• Work required: Pull out every line of the listing below where "shown" appears.

• Exercise inputs:
——————————

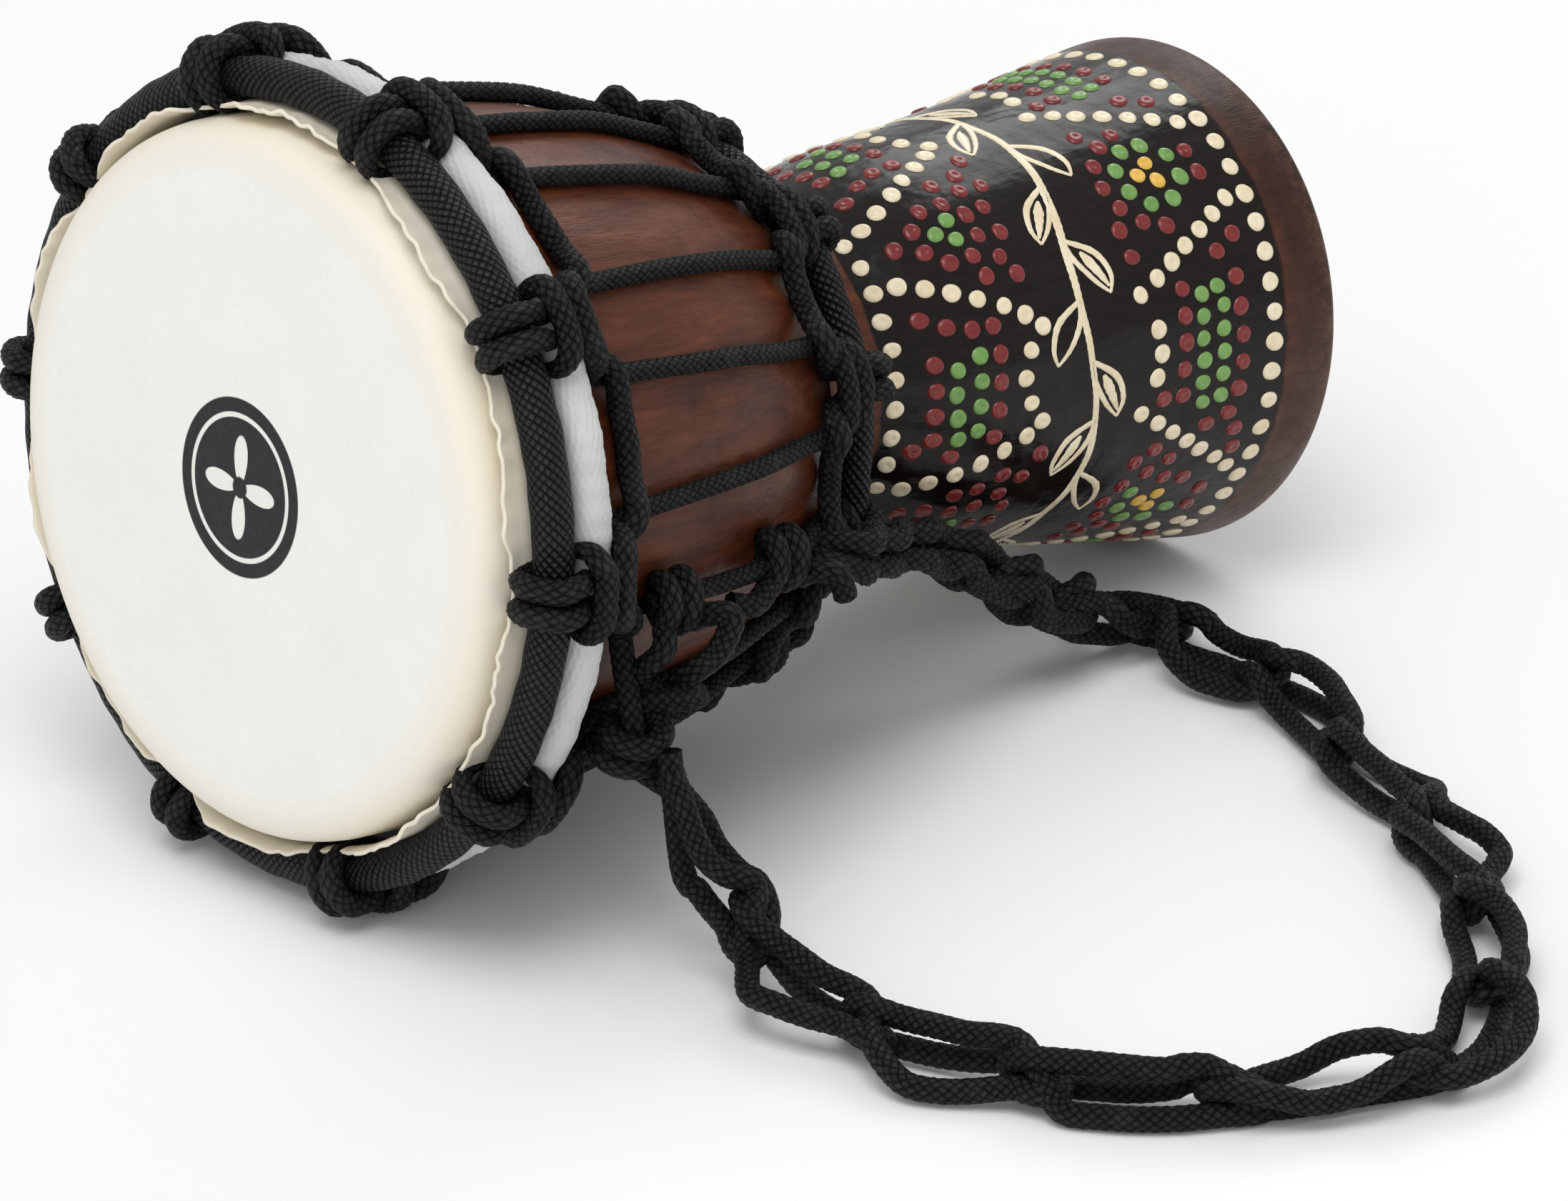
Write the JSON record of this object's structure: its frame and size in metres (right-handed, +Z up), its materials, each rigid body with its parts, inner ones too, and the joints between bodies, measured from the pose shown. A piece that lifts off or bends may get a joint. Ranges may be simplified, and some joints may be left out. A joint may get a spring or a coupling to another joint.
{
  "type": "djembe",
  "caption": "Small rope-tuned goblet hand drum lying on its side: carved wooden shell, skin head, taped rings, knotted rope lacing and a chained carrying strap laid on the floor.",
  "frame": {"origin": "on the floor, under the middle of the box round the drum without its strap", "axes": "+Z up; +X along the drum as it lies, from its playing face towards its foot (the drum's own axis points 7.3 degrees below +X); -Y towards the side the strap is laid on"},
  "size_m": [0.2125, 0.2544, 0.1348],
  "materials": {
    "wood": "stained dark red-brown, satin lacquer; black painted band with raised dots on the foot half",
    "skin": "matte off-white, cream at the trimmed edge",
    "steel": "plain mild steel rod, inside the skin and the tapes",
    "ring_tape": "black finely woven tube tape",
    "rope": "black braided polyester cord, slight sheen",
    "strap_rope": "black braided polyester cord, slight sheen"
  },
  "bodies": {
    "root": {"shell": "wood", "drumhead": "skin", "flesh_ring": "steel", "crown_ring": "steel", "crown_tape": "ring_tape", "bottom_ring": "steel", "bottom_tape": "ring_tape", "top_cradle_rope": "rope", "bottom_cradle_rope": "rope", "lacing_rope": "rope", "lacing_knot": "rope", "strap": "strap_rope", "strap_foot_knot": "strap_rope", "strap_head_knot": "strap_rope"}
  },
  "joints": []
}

——————————

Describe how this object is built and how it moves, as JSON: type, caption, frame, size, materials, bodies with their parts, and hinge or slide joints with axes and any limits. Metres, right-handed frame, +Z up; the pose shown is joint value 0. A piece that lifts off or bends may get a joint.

——————————

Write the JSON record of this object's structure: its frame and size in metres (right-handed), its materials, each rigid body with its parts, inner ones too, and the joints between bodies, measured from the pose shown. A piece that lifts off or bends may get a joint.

——————————

• Output:
Write the JSON record of this object's structure: its frame and size in metres (right-handed, +Z up), its materials, each rigid body with its parts, inner ones too, and the joints between bodies, measured from the pose shown. A piece that lifts off or bends may get a joint. Ranges may be simplified, and some joints may be left out. A joint may get a spring or a coupling to another joint.
Describe how this object is built and how it moves, as JSON: type, caption, frame, size, materials, bodies with their parts, and hinge or slide joints with axes and any limits. Metres, right-handed frame, +Z up; the pose shown is joint value 0. A piece that lifts off or bends may get a joint.
Write the JSON record of this object's structure: its frame and size in metres (right-handed), its materials, each rigid body with its parts, inner ones too, and the joints between bodies, measured from the pose shown. A piece that lifts off or bends may get a joint.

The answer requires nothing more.